# Instructions for the task
The listing must be reproduced in full, exactly as it stands.

# Data for this task
* Start *

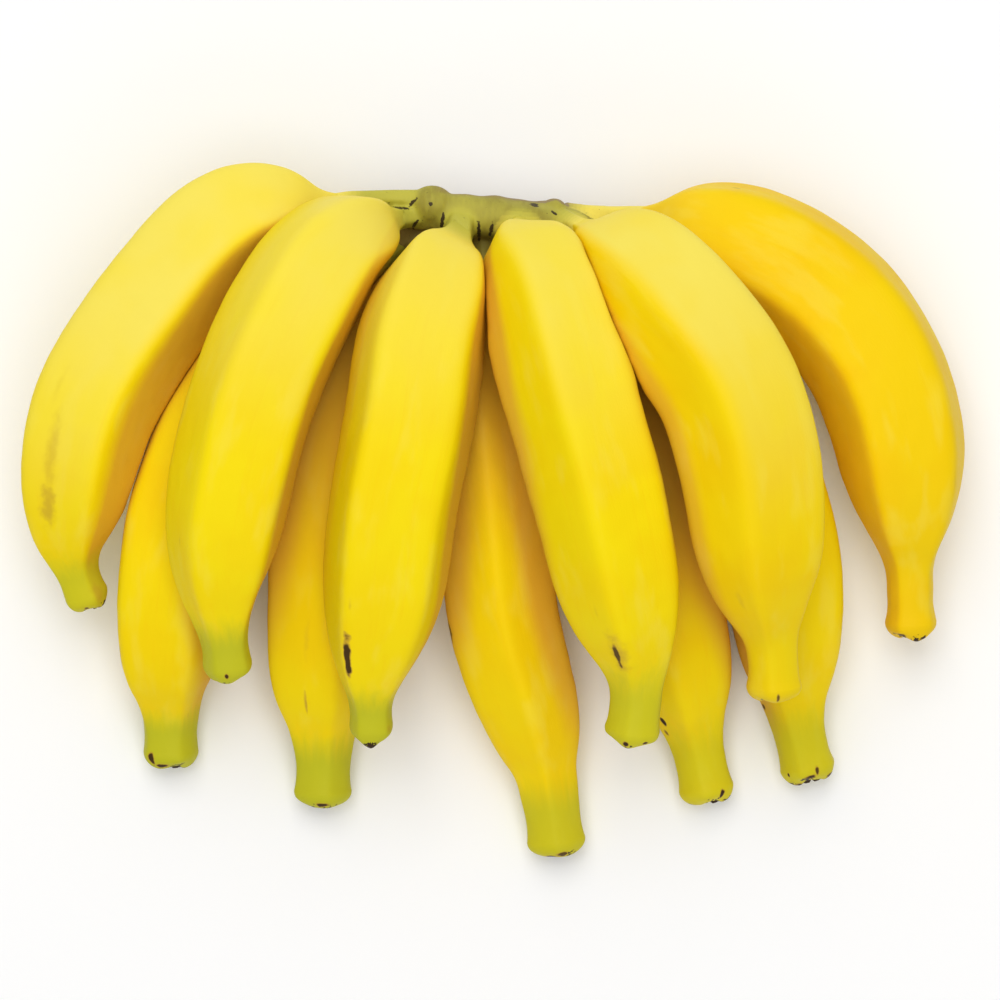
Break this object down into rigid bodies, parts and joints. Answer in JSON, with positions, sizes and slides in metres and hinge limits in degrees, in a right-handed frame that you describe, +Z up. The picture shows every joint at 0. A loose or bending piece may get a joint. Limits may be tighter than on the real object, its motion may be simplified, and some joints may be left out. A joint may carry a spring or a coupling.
{
  "type": "hand of bananas",
  "caption": "Bunch of ripe yellow bananas still joined at their green crown, in curved overlapping rows, lying with the hollow side down.",
  "frame": {"origin": "middle of the bounding box, on the ground that the hand lies on", "axes": "+Z up, +X along the crown from the left finger to the right one, +Y from the tips to the crown"},
  "size_m": [0.2715, 0.2021, 0.0837],
  "materials": {
    "peel": "satin waxy banana peel, lemon yellow, green at the bottle-neck tips, brown bruises and blossom scars",
    "crown": "matte fibrous olive-green crown and stalks with brown cuts"
  },
  "bodies": {
    "root": {"crown": "crown", "finger_front_1": "peel", "finger_front_2": "peel", "finger_front_3": "peel", "finger_front_4": "peel", "finger_front_5": "peel", "finger_front_6": "peel", "finger_back_1": "peel", "finger_back_2": "peel", "finger_back_3": "peel", "finger_back_4": "peel", "finger_back_5": "peel"}
  },
  "joints": []
}
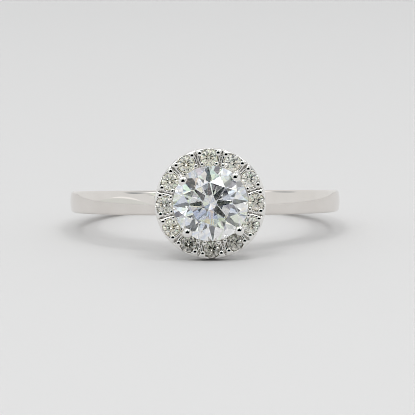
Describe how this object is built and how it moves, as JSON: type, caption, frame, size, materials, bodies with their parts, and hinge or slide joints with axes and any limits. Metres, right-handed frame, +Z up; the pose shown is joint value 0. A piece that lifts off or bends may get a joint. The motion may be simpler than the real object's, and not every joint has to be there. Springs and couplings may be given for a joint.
{
  "type": "halo ring",
  "caption": "Halo ring in polished white gold: a plain tapered band and a four-claw wire basket holding a round brilliant, ringed by a plate of small bead-set brilliants.",
  "frame": {"origin": "bottom centre of the ring's box, on the surface that the ring lies on", "axes": "+Z up; the head faces -Y; X runs across the finger hole"},
  "size_m": [0.0198, 0.0234, 0.0076],
  "materials": {
    "white_gold": "rhodium-plated white gold, mirror polished",
    "centre_diamond": "diamond, brilliant cut and polished",
    "halo_diamond": "diamond of a faint warm tint, brilliant cut and polished"
  },
  "bodies": {
    "root": {"ring_mount": "white_gold", "centre_stone": "centre_diamond", "halo_stone_01": "halo_diamond", "halo_stone_02": "halo_diamond", "halo_stone_03": "halo_diamond", "halo_stone_04": "halo_diamond", "halo_stone_05": "halo_diamond", "halo_stone_06": "halo_diamond", "halo_stone_07": "halo_diamond", "halo_stone_08": "halo_diamond", "halo_stone_09": "halo_diamond", "halo_stone_10": "halo_diamond", "halo_stone_11": "halo_diamond", "halo_stone_12": "halo_diamond"}
  },
  "joints": []
}
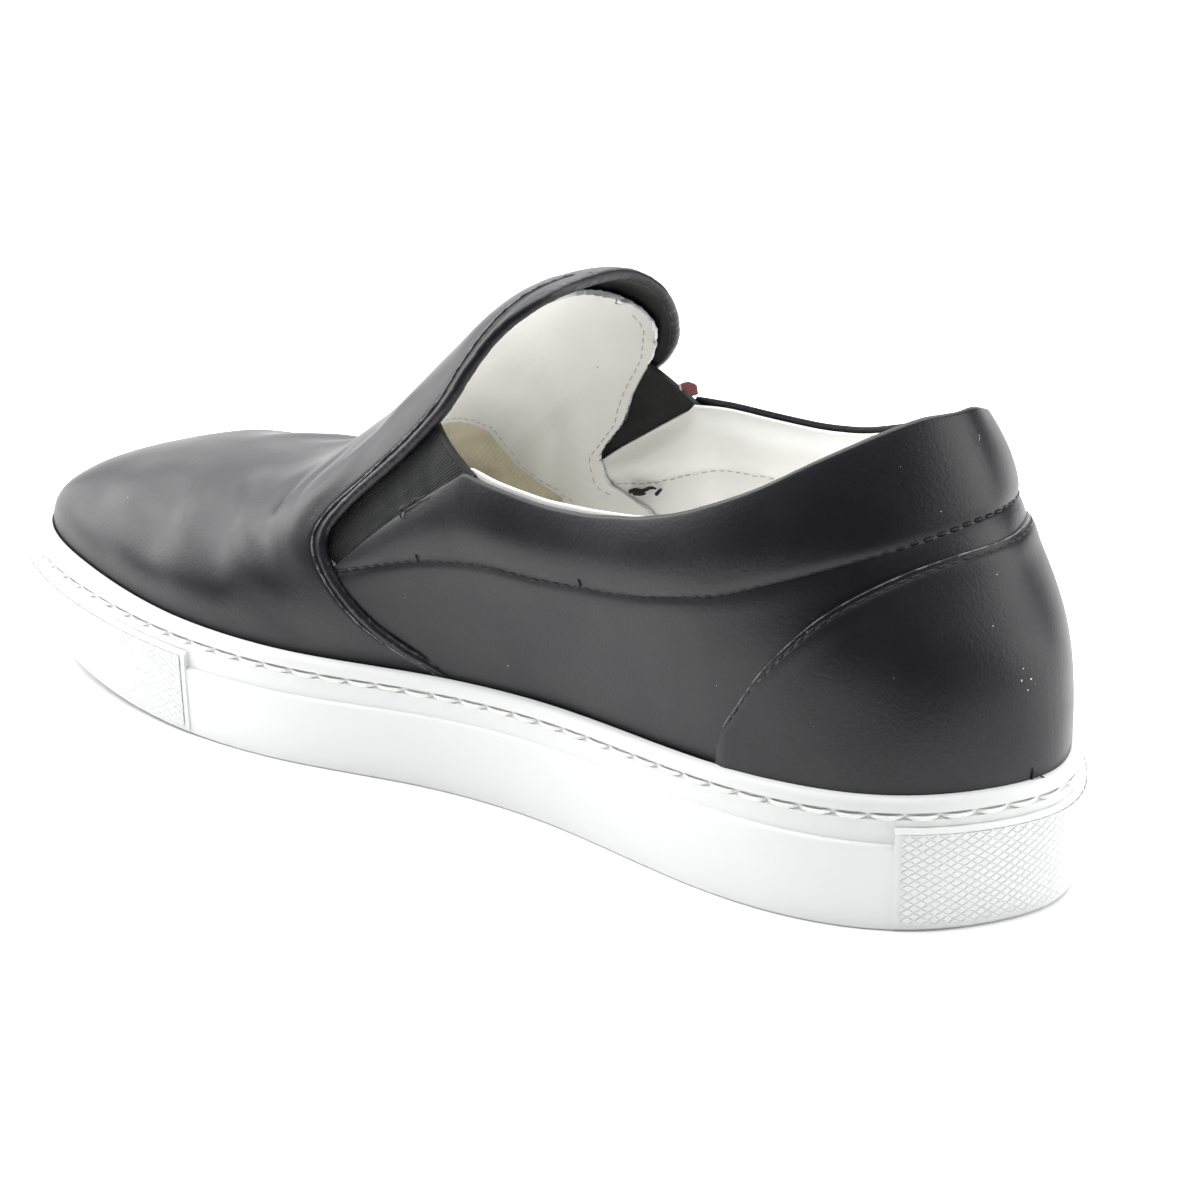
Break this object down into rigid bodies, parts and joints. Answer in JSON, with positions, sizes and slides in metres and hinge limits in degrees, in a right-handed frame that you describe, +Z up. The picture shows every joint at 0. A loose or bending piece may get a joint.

* End *

# Task solution
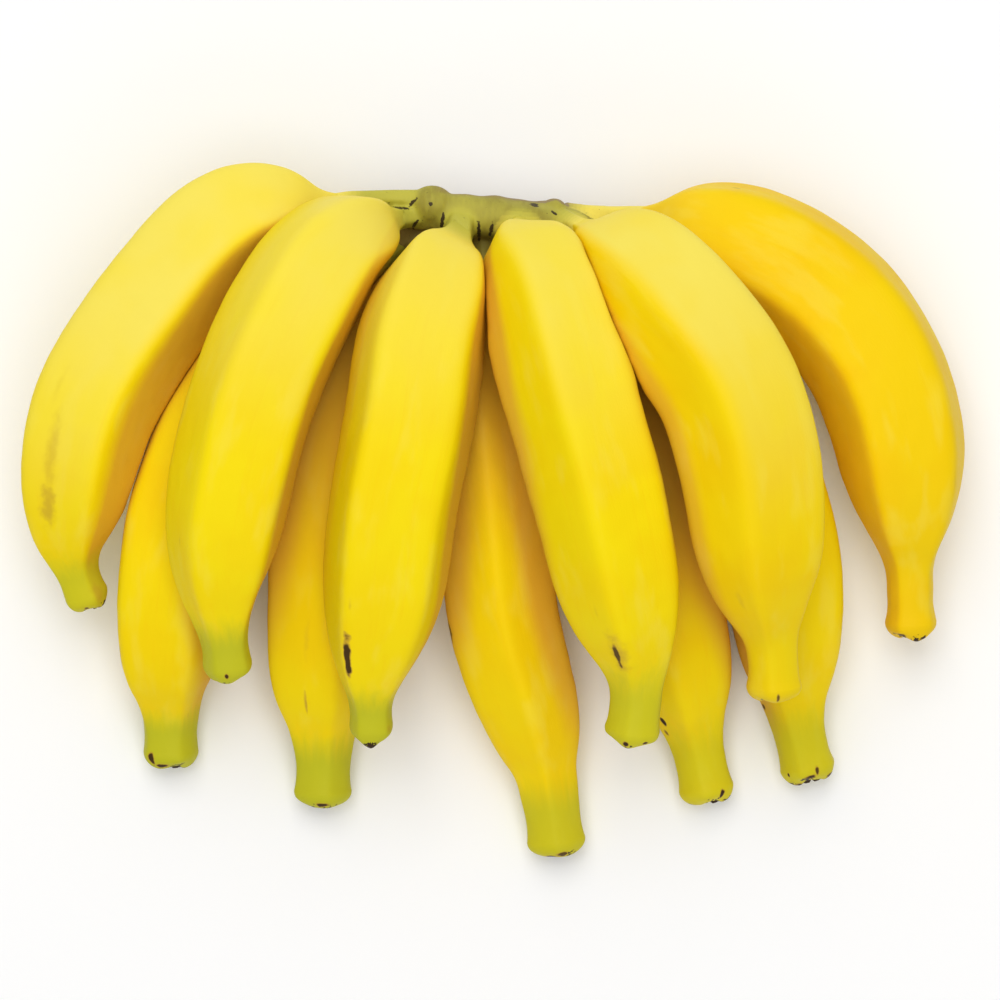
Break this object down into rigid bodies, parts and joints. Answer in JSON, with positions, sizes and slides in metres and hinge limits in degrees, in a right-handed frame that you describe, +Z up. The picture shows every joint at 0. A loose or bending piece may get a joint. Limits may be tighter than on the real object, its motion may be simplified, and some joints may be left out. A joint may carry a spring or a coupling.
{
  "type": "hand of bananas",
  "caption": "Bunch of ripe yellow bananas still joined at their green crown, in curved overlapping rows, lying with the hollow side down.",
  "frame": {"origin": "middle of the bounding box, on the ground that the hand lies on", "axes": "+Z up, +X along the crown from the left finger to the right one, +Y from the tips to the crown"},
  "size_m": [0.2715, 0.2021, 0.0837],
  "materials": {
    "peel": "satin waxy banana peel, lemon yellow, green at the bottle-neck tips, brown bruises and blossom scars",
    "crown": "matte fibrous olive-green crown and stalks with brown cuts"
  },
  "bodies": {
    "root": {"crown": "crown", "finger_front_1": "peel", "finger_front_2": "peel", "finger_front_3": "peel", "finger_front_4": "peel", "finger_front_5": "peel", "finger_front_6": "peel", "finger_back_1": "peel", "finger_back_2": "peel", "finger_back_3": "peel", "finger_back_4": "peel", "finger_back_5": "peel"}
  },
  "joints": []
}
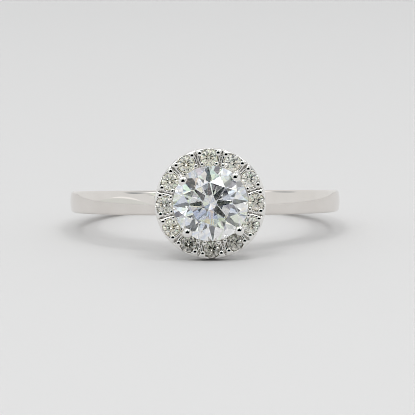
Describe how this object is built and how it moves, as JSON: type, caption, frame, size, materials, bodies with their parts, and hinge or slide joints with axes and any limits. Metres, right-handed frame, +Z up; the pose shown is joint value 0. A piece that lifts off or bends may get a joint. The motion may be simpler than the real object's, and not every joint has to be there. Springs and couplings may be given for a joint.
{
  "type": "halo ring",
  "caption": "Halo ring in polished white gold: a plain tapered band and a four-claw wire basket holding a round brilliant, ringed by a plate of small bead-set brilliants.",
  "frame": {"origin": "bottom centre of the ring's box, on the surface that the ring lies on", "axes": "+Z up; the head faces -Y; X runs across the finger hole"},
  "size_m": [0.0198, 0.0234, 0.0076],
  "materials": {
    "white_gold": "rhodium-plated white gold, mirror polished",
    "centre_diamond": "diamond, brilliant cut and polished",
    "halo_diamond": "diamond of a faint warm tint, brilliant cut and polished"
  },
  "bodies": {
    "root": {"ring_mount": "white_gold", "centre_stone": "centre_diamond", "halo_stone_01": "halo_diamond", "halo_stone_02": "halo_diamond", "halo_stone_03": "halo_diamond", "halo_stone_04": "halo_diamond", "halo_stone_05": "halo_diamond", "halo_stone_06": "halo_diamond", "halo_stone_07": "halo_diamond", "halo_stone_08": "halo_diamond", "halo_stone_09": "halo_diamond", "halo_stone_10": "halo_diamond", "halo_stone_11": "halo_diamond", "halo_stone_12": "halo_diamond"}
  },
  "joints": []
}
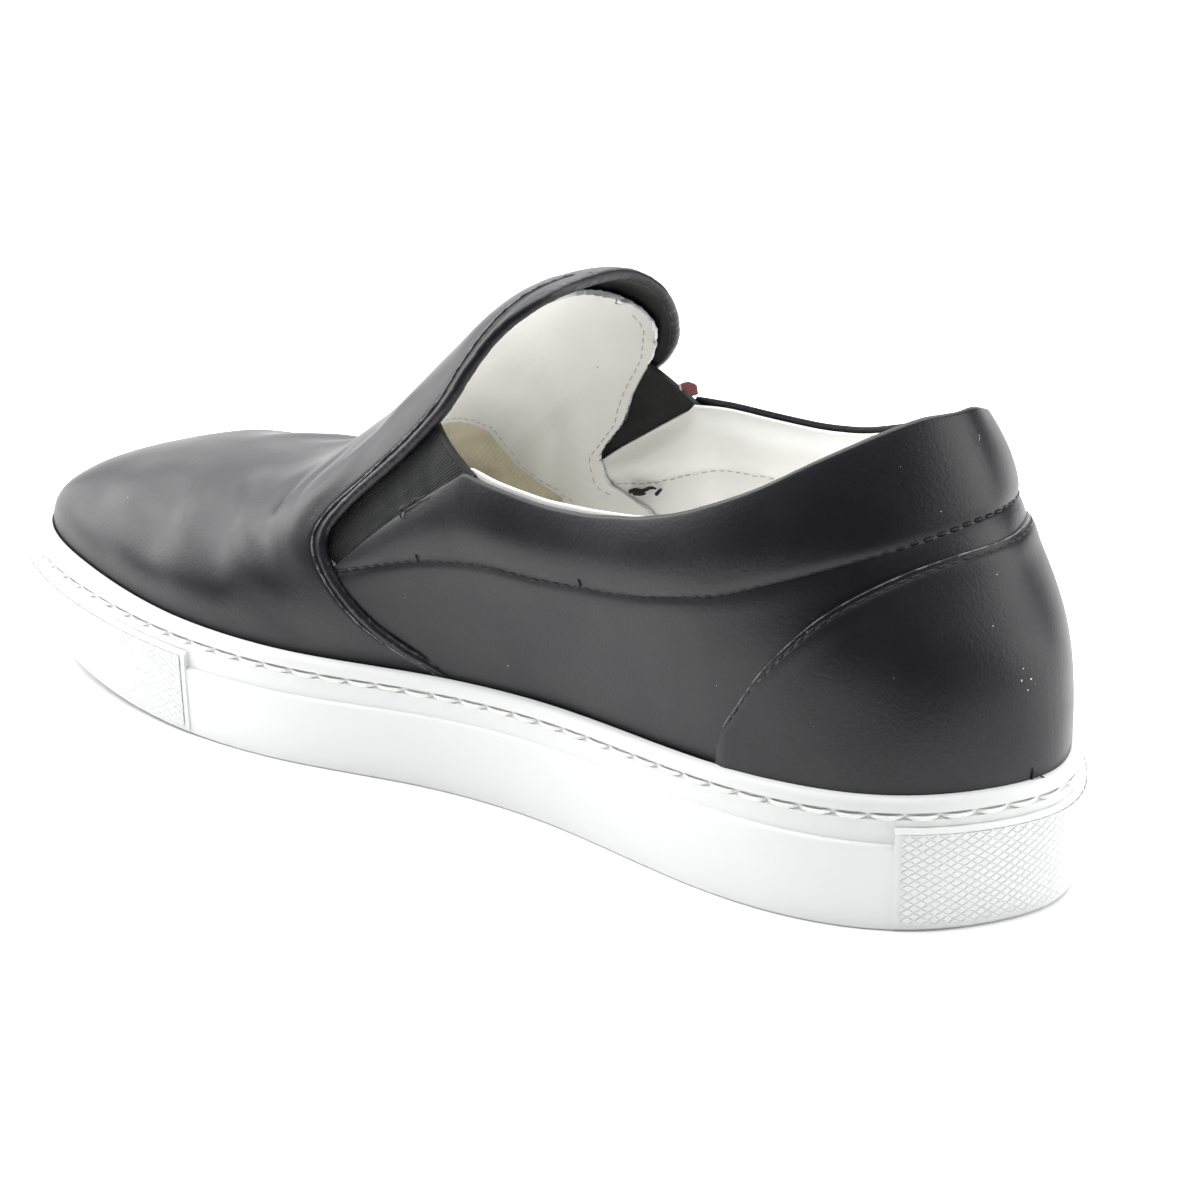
Break this object down into rigid bodies, parts and joints. Answer in JSON, with positions, sizes and slides in metres and hinge limits in degrees, in a right-handed frame that you describe, +Z up. The picture shows every joint at 0. A loose or bending piece may get a joint.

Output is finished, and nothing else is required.